The raincloud plot is a data visualization which is a combination of a density curve of the distribution, and box and whisker plot, and a histogram style dot plot. By showing the density curves these graphs provide the viewer with a much better picture of the data than a box plot by itself. It is named a raincloud plot because the density curve with the dots falling below look like rain falling from a cloud. It works best for smaller datasets where there aren’t too many observations to overwhelm the viewer with too many dots on the dot plot.
However, when you have a larger dataset, some of the same code can be used to produce just the density curves and box plots.

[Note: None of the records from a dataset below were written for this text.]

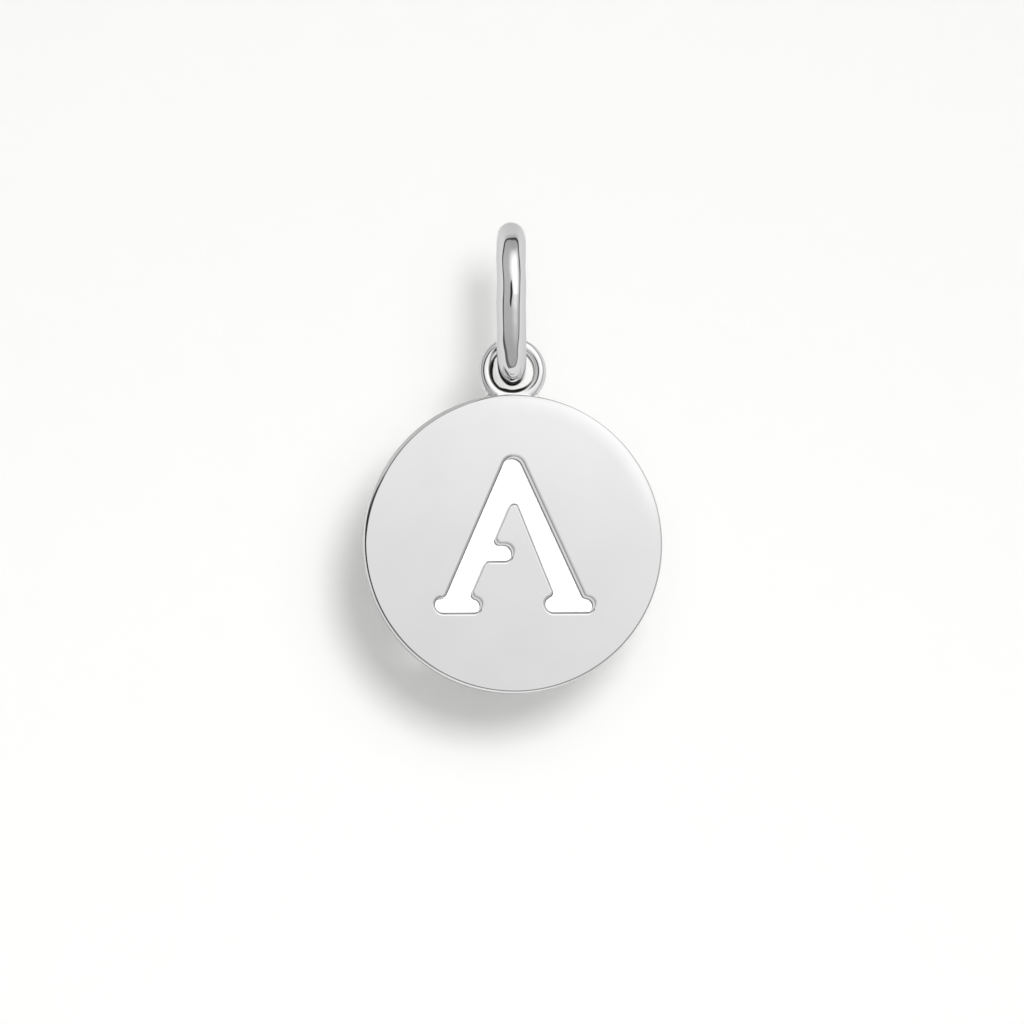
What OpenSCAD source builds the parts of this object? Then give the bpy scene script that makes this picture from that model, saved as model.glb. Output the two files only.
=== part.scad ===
// Initial pendant: a round disc pierced by a serif letter, with a soldered eyelet that hangs in an oval bail.
// The disc stands in the XZ plane and faces -Y. The origin is the point inside the top of the bail where a
// chain bears, and everything hangs below it.

/* [Disc] */
// Diameter of the disc
disc_d = 14; // [12:0.5:20]
// Thickness of the disc
disc_t = 1.4; // [1:0.1:2]
// Radius on the disc's outer edges
edge_r = 0.18; // [0.06:0.02:0.3]

/* [Letter] */
// Height of the letter, from the feet's underside to the round top
letter_h = 7.38; // [6.6:0.02:8]
// Lean of each leg's outer edge from upright, in degrees
leg_angle = 24; // [21:0.25:26]
// Width of the left leg, across the stroke
stroke_w = 1.11; // [0.8:0.01:1.4]
// How much less the right leg's inner edge leans than its outer one, in degrees
right_taper = 2.7; // [0:0.1:4]
// Radius of the letter's round top
apex_r = 0.54; // [0.4:0.01:0.6]
// Width of the left foot
left_foot_w = 2.24; // [1.9:0.01:2.6]
// Width of the right foot
right_foot_w = 2.38; // [1.9:0.01:2.6]
// Height of the feet
foot_h = 0.76; // [0.6:0.02:1]
// Height of the cut crossbar
crossbar_h = 0.86; // [0.6:0.02:1.1]
// Crossbar's underside above the feet's underside
crossbar_z = 2.42; // [2:0.02:2.7]
// How far the crossbar's round tip passes the letter's middle
crossbar_reach = -0.05; // [-0.2:0.01:0.15]
// Radius in the letter's inside corners
corner_r = 0.2; // [0.1:0.01:0.3]
// Feet's underside below the disc's centre
letter_drop = 3.28; // [3:0.01:3.6]
// How far the letter's middle lies right of the disc's centre
letter_x = 0.05; // [-0.2:0.01:0.2]
// Turn of the letter in the disc, anticlockwise, in degrees
letter_turn = 0.5; // [-2:0.1:2]

/* [Eyelet] */
// Diameter of the eyelet's round wire
eyelet_wire = 0.56; // [0.45:0.01:0.7]
// How deep the eyelet is set in the disc's edge
eyelet_sink = 0.39; // [0.3:0.01:0.5]
// Room round the bail in the eyelet's hole
hole_play = 0.3; // [0.24:0.01:0.6]
// How far the solder fills the bottom of the hole
solder_fill = 0.08; // [0.02:0.01:0.1]
// Width of the solder at the disc's edge
solder_w = 3; // [2.8:0.05:3.4]
// Thickness of the solder, front to back
solder_t = 0.5; // [0.3:0.01:0.54]
// Radius of the hollow at each side of the solder
solder_r = 0.3; // [0.2:0.01:0.4]

/* [Bail] */
// Width of the bail, seen from the front
bail_w = 1.42; // [1:0.01:1.6]
// Thickness of the bail at its top and bottom, from its inside to its outside
bail_t = 1.7; // [1.4:0.02:2]
// Thickness of the bail at its front and back, half way up
limb_t = 1.08; // [0.8:0.02:1.4]
// Height of the opening in the bail
opening_h = 4.5; // [3.5:0.01:6]
// Gap between the eyelet and the bail that it hangs in
seat_gap = 0.06; // [0.03:0.01:0.1]
// Turn of the bail about its upright axis, in degrees
bail_turn = 6; // [0:1:10]

/* [Hidden] */

// Sides of the full circles, of the corners in outlines and of the disc's rounded edge
round_sides = 96;
outline_sides = 32;
edge_sides = 24;
// Ends of a cutter stand this far out of what it cuts
cut_over = 1;
// A sliver of height that gives a hull its straight foot
sliver = 0.001;

// Bail: a round ring as thick as the bail is wide, stretched upright and pressed flat from front to back
stretch = bail_t / bail_w;
press = limb_t / bail_w;
ring_r = (opening_h / stretch + bail_w) / 2;
bail_z = -opening_h / 2;

// Eyelet: its hole takes the bail's wire, and its top wire lies in the bottom of the bail
hole_r = (max(bail_w, bail_t) + hole_play) / 2;
eyelet_r = hole_r + eyelet_wire / 2;
eyelet_outer_r = hole_r + eyelet_wire;
eyelet_z = seat_gap - opening_h - hole_r;
disc_z = eyelet_z - eyelet_outer_r + eyelet_sink - disc_d / 2;
solder_top_z = eyelet_z - hole_r + solder_fill;
solder_h = solder_top_z - disc_z - disc_d / 2;

// Letter: both legs' outer edges meet in one point above the round top. The counter is the metal point that
// stands between the legs, and it leaves the left leg stroke_w wide
apex_z = letter_h + apex_r * (1 / sin(leg_angle) - 1);
counter_z = apex_z - stroke_w / sin(leg_angle);
inner_right_angle = leg_angle - right_taper;

// How far out from the letter's middle a leg's outer edge, and the middles of both legs, lie at height z
function outer_x(z) = (apex_z - z) * tan(leg_angle);
function left_leg_x(z) = -(outer_x(z) + (counter_z - z) * tan(leg_angle)) / 2;
function right_leg_x(z) = (outer_x(z) + (counter_z - z) * tan(inner_right_angle)) / 2;

// Bail

module bail() {
    color("silver")
        translate([0, 0, bail_z])
            rotate([0, 0, -bail_turn])
                scale([1, press, stretch])
                    rotate([0, 90, 0])
                        rotate_extrude($fn = round_sides)
                            translate([ring_r, 0])
                                circle(d = bail_w, $fn = outline_sides);
}

// Letter, drawn upright with the middle of the feet's underside at its origin

// Space under two lines that meet at height top, leaning left and right, with their point rounded to radius r
module wedge(top, left, right, r) {
    mean = (left + right) / 2;
    skew = (right - left) / 2;
    hull() {
        translate([0, top])
            rotate([0, 0, skew])
                translate([0, -r / sin(mean)])
                    circle(r, $fn = round_sides);
        translate([-top * tan(left), 0])
            square([top * (tan(left) + tan(right)), sliver]);
    }
}

// Both legs, from the middle of the feet's height up
module legs() {
    difference() {
        wedge(apex_z, leg_angle, leg_angle, apex_r);
        wedge(counter_z, leg_angle, inner_right_angle, corner_r);
        translate([-apex_z, -foot_h / 2])
            square([2 * apex_z, foot_h]);
    }
}

// Bar with round ends, w wide and h high, with the middle of its underside at x, z
module round_bar(x, z, w, h) {
    hull()
        for (side = [-1, 1])
            translate([x + side * (w - h) / 2, z + h / 2])
                circle(d = h, $fn = outline_sides);
}

// The crossbar starts inside the left leg and stops short of the right one
module crossbar() {
    start_x = left_leg_x(crossbar_z + crossbar_h);
    bar_w = crossbar_reach - start_x;
    round_bar(start_x + bar_w / 2, crossbar_z, bar_w, crossbar_h);
}

module letter() {
    offset(r = -corner_r, $fn = outline_sides)
        offset(delta = corner_r) {
            legs();
            round_bar(left_leg_x(foot_h), 0, left_foot_w, foot_h);
            round_bar(right_leg_x(foot_h), 0, right_foot_w, foot_h);
            crossbar();
        }
}

// Disc and eyelet, drawn in the XZ plane round the disc's centre

// Stands a flat outline up in the XZ plane, with thickness t about the middle
module upright(t) {
    rotate([90, 0, 0])
        linear_extrude(t, center = true)
            children();
}

module disc_blank() {
    rotate([90, 0, 0])
        rotate_extrude($fn = round_sides)
            intersection() {
                offset(r = edge_r, $fn = edge_sides)
                    square([disc_d - 2 * edge_r, disc_t - 2 * edge_r], center = true);
                translate([0, -disc_t])
                    square([disc_d, 2 * disc_t]);
            }
}

module eyelet() {
    translate([0, 0, eyelet_z - disc_z])
        rotate([90, 0, 0])
            rotate_extrude($fn = round_sides)
                translate([eyelet_r, 0])
                    circle(d = eyelet_wire, $fn = round_sides);
}

// Solder between the eyelet and the disc's edge, hollowed at both sides
module solder() {
    foot_z = disc_d / 2 - eyelet_sink;
    hollow_z = disc_d / 2 + solder_h - solder_r / 2;
    upright(solder_t)
        difference() {
            translate([-solder_w / 2, foot_z])
                square([solder_w, solder_h + eyelet_sink]);
            for (side = [-1, 1])
                translate([side * solder_w / 2, hollow_z])
                    circle(solder_r, $fn = round_sides);
        }
}

module letter_disc() {
    color("gainsboro")
        translate([0, 0, disc_z]) {
            difference() {
                disc_blank();
                upright(disc_t + 2 * cut_over)
                    rotate([0, 0, letter_turn])
                        translate([letter_x, -letter_drop])
                            letter();
            }
            eyelet();
            solder();
        }
}

bail();
letter_disc();
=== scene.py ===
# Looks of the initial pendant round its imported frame: metres, +Z up, the disc's front facing -Y
import math
import bmesh
import bpy
from mathutils import Matrix, Vector
from mathutils.geometry import tessellate_polygon


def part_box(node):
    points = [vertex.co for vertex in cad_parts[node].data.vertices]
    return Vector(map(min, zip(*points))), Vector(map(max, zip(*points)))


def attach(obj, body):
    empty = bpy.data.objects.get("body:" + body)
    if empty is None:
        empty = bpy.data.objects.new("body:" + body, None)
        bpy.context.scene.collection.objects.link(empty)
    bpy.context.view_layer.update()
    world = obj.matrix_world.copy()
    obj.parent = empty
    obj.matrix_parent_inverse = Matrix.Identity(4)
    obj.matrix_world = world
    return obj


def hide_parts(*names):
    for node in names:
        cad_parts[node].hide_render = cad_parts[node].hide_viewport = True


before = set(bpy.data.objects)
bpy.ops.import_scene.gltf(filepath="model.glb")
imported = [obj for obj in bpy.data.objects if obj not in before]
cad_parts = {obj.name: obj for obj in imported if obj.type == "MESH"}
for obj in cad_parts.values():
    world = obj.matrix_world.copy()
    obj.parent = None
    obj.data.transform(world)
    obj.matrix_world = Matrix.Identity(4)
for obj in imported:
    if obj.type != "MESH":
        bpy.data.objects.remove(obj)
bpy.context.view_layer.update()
mm = 0.001
weldGap = 1e-8                  # metres between vertices that are one

# The disc's place and size come from the frame, in millimetres
discLow, discHigh = (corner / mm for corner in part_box("letter_disc"))
bailLow, bailHigh = (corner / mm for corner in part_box("bail"))
discRadius = (discHigh.x - discLow.x) / 2
discHalf = (discHigh.y - discLow.y) / 2
discZ = discLow.z + discRadius
print("frame: disc", round(2 * discRadius, 3), "mm across, its centre at z", round(discZ, 3), "mm")


# Nodes, colours and finished pieces

def linearColour(code):
    # sRGB hex to the linear values that shaders take
    parts = [int(code[i:i + 2], 16) / 255 for i in (1, 3, 5)]
    return [p / 12.92 if p <= 0.04045 else ((p + 0.055) / 1.055) ** 2.4 for p in parts] + [1]


def addNode(tree, kind, inputs=None, **settings):
    # One node with its settings. An input is a value, or the output socket that feeds it
    node = tree.nodes.new(kind)
    for name, value in settings.items():
        setattr(node, name, value)
    for socket, value in (inputs or {}).items():
        if isinstance(value, bpy.types.NodeSocket):
            tree.links.new(value, node.inputs[socket])
        else:
            node.inputs[socket].default_value = value
    return node


def newMaterial(name):
    material = bpy.data.materials.new(name)
    material.use_nodes = True
    material.node_tree.nodes.clear()
    return material


def newObject(name, data, material=None):
    item = bpy.data.objects.new(name, data)
    bpy.context.scene.collection.objects.link(item)
    if material:
        item.data.materials.clear()
        item.data.materials.append(material)
    return item


def settled(item):
    # The object with its modifiers turned into a plain mesh
    graph = bpy.context.evaluated_depsgraph_get()
    mesh = bpy.data.meshes.new_from_object(item.evaluated_get(graph))
    item.modifiers.clear()
    item.data = mesh


def facesOutwards(mesh):
    # Welds a closed mesh's seams and turns its faces outwards
    form = bmesh.new()
    form.from_mesh(mesh)
    bmesh.ops.remove_doubles(form, verts=form.verts, dist=weldGap)
    bmesh.ops.recalc_face_normals(form, faces=form.faces)
    form.to_mesh(mesh)
    form.free()
    for face in mesh.polygons:
        face.use_smooth = True


# Metal: sterling silver, 92.5% silver, cast, soldered and buffed on a soft mop to a mirror

silver = {
    "bright": "#f8f8f8",        # fresh from the mop
    "soft": "#f5f5f5",          # where the mop touched less
    "paintedShade": "#3c3b3a",       # painted shade along some edges, in the cut and round the eyelet's hole, where the metal shows dark reflections and shadow
    "roughBright": 0.03,
    "roughSoft": 0.055,
    "roughPaintedShade": 0.35,
    "roughSatin": 0.28,         # in the sawn cut
    "cloudSize": 2.6,           # millimetres across one cloud of softer polish
    "cloudBand": (0.35, 0.7),   # where the cloud pattern turns from bright to soft
    "grainSize": 0.09,          # buffing grain. Real grain is 0.01 mm, drawn coarser so that it shows at all
    "grainHeight": 0.00001,     # millimetres
}


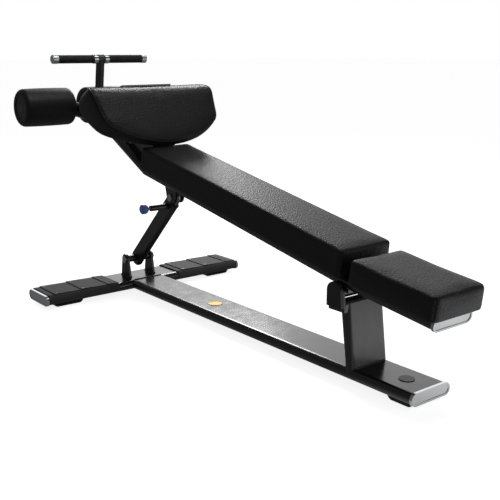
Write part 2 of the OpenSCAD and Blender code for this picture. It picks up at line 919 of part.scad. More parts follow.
base_rail();
base_crossbar();
rail_end_cap();
crossbar_end_cap_left();
crossbar_end_cap_right();
tread_cover_left();
tread_cover_right();
tread_screws();
rubber_foot_left();
rubber_foot_right();
rubber_foot_head();
upright_post();
post_top_plate();
hinge_ear_left();
hinge_ear_right();
hinge_cover_left();
hinge_cover_right();
hinge_bolt();
clevis_ear_left();
clevis_ear_right();
clevis_bolt();
rail_plug();
rail_badge();
main_beam();
beam_end_cap();
hinge_barrel();
hinge_bushes();
long_pad_board();
long_cushion();
head_pad_board();
head_cushion();
upper_tube();
upper_end_plate();
thigh_brackets();
thigh_pad_board();
thigh_shield();
thigh_cushion();
foot_arm();
roller_axle();
foam_roller_left();
foam_roller_right();
roller_core_left();
roller_core_right();
handle_post();
handle_bar();
handle_tee();
handle_collars();
handle_end_caps();
grip_left();
grip_right();
strut_bracket();
strut_top_bolt();
strut_outer();
strut_end_block();
strut_collar();
pin_housing();
strut_inner();
pin_plunger();
pin_knob();
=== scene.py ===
"""Looks of the adjustable sit-up and decline bench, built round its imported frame."""

import math

import bmesh
import bpy
import numpy as np
from mathutils import Matrix, Vector
from mathutils.bvhtree import BVHTree
from mathutils.geometry import convex_hull_2d


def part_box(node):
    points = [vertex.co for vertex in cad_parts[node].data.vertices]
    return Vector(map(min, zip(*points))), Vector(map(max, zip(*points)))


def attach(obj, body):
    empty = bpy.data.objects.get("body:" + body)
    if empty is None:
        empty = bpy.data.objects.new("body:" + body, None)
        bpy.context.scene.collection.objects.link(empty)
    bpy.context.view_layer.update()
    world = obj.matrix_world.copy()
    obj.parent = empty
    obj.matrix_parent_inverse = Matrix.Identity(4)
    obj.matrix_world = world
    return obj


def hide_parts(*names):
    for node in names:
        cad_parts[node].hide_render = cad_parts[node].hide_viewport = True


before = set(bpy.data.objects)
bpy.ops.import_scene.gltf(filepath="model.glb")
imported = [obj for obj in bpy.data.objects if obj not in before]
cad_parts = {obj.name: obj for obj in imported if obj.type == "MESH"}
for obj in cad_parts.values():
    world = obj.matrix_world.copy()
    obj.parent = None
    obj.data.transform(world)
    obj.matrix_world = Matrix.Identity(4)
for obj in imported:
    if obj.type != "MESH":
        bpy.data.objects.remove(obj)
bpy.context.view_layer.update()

bl_info = {
    "name": "Adjustable bench looks",
    "version": (1, 0, 0),
    "blender": (4, 5, 0),
    "location": "View3D > Sidebar > Bench",
    "description": "Upholstery, finishes and stage of an adjustable sit-up bench",
    "category": "Object",
}

# The thigh pad in section: a roll along its top, and a thinner rounded edge below. The edge's middle
# lies EDGE_DOWN down the face and EDGE_OUT above the roll's axis.
ROLL_RADIUS = 0.056
EDGE_DOWN, EDGE_OUT, EDGE_RADIUS = 0.157, 0.038, 0.018
BACK_EDGE = 0.009           # radius of the thigh pad's edge at its back
THIGH_MIDDLE = Vector((0.045, 0))

BOARD_REVEAL = 0.0085       # rim of cover round the board, under a back pad
BOARD_RECESS = 0.0022
GLUED_HEIGHT = 0.016        # the back pads' covers are held up to here
THIGH_GLUED = 0.008         # and the thigh pad's cover this far off its back

SEAM_CORNER = 0.022         # radius of the corners that the seams run down
SEAM_WIDTH, SEAM_DEPTH = 0.0028, 0.0016
STITCH_ASIDE = 0.0042       # from a seam to the stitches on either side
STITCH_LIFT = 0.0002
THREAD_WIDTH = 0.0011
PIPING_INSET, PIPING_LIFT = 0.007, 0.0006
RIM_STITCH_INSET = 0.0155   # from the thigh pad's outline to its stitches

FOAM_BORE = 0.0222          # radius of the hole through a foam roller
FOAM_RECESS = 0.0072        # how deep the roller's cap sits in its end
FOAM_CROWN = 0.0012         # how much fuller a roller is at its middle
FOAM_END = 0.017            # radius of a roller's rounded ends

WELD_PITCH, WELD_LENGTH = 0.0021, 0.0046
TUBE_ROUNDING = 0.015       # a weld leaves out the tube's rounded edges
POST_DEPTH = 0.0303         # the post's foot from front to back, with its weld
CROSSBAR_CREST = 0.0145     # from the crossbar's edge to its weld
PLATE_SLOPE = math.radians(27)
ARM_WELD = (0.0155, 0.0125)     # half width and half height of the weld round the foot arm
PAD_TO_BOLT = 0.0300        # from the long pad's lowest point down to its bolts
BOLT_ASIDE = 0.03
BOLT_SHARES = (0.06, 0.32, 0.46, 0.72, 0.9)     # places of the bolts along the long pad


# ---------------------------------------------------------------- settings

def metres(name, description, default):
    """A setting in metres."""
    return bpy.props.FloatProperty(name=name, description=description, default=default, unit="LENGTH")


def degrees(name, description, default):
    """A setting in degrees, kept in radians."""
    return bpy.props.FloatProperty(
        name=name, description=description, default=math.radians(default), subtype="ANGLE")


def colour(name, description, default):
    """A colour setting."""
    return bpy.props.FloatVectorProperty(
        name=name, description=description, default=default, subtype="COLOR")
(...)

In the following video I demonstrate how to produce each of these graphs, talking through the various pieces of code (which is all provided below).
Subscribe below to get updates on my latest videos, courses, and other useful information.
library(tidyverse)
library(ggdist)
library(ggthemes)
# small dataset example
iris %>%
ggplot(aes(x = factor(Species), y = Petal.Length, fill = factor(Species))) +
# add half-violin from {ggdist} package
stat_halfeye(
# adjust bandwidth
adjust = 0.5,
# move to the right
justification = -0.2,
# remove the slab interval
.width = 0,
point_colour = NA) +
# boxplot
geom_boxplot(
width = 0.12,
# purple outlier points
outlier.color = "purple",
alpha = 0.5) +
# dots
stat_dots(dotsize=0.5,
# ploting on left side
side = "left",
# adjusting position
justification = 1.1,
# adjust grouping (binning) of observations
binwidth = 0.1
) +
# Themes and Labels
scale_fill_fivethirtyeight() +
theme_fivethirtyeight() +
labs(
title = "Distribution of Iris Petal Length by Species (Raincloud Plot)",
fill = "Species"
) +
# Horizontal to vertical
coord_flip()
## ------------------------------------
# Large dataset, exclude dots
diamonds %>%
ggplot(aes(x = factor(cut), y = price, fill = factor(cut))) +
# add half-violin from {ggdist} package
stat_halfeye(
# adjust bandwidth
adjust = 0.5,
# move to the right
justification = -0.2,
# remove the slab interval
.width = 0,
point_colour = NA) +
# boxplot
geom_boxplot(
width = 0.12,
# exclude outlier points
outlier.color = NA,
alpha = 0.5) +
# Labels
labs(
title = "Distribution of Diamond Prices by Cut",
x = "Cut",
y = "Price",
fill = "Cut"
) +
# Horizontal to vertical
coord_flip()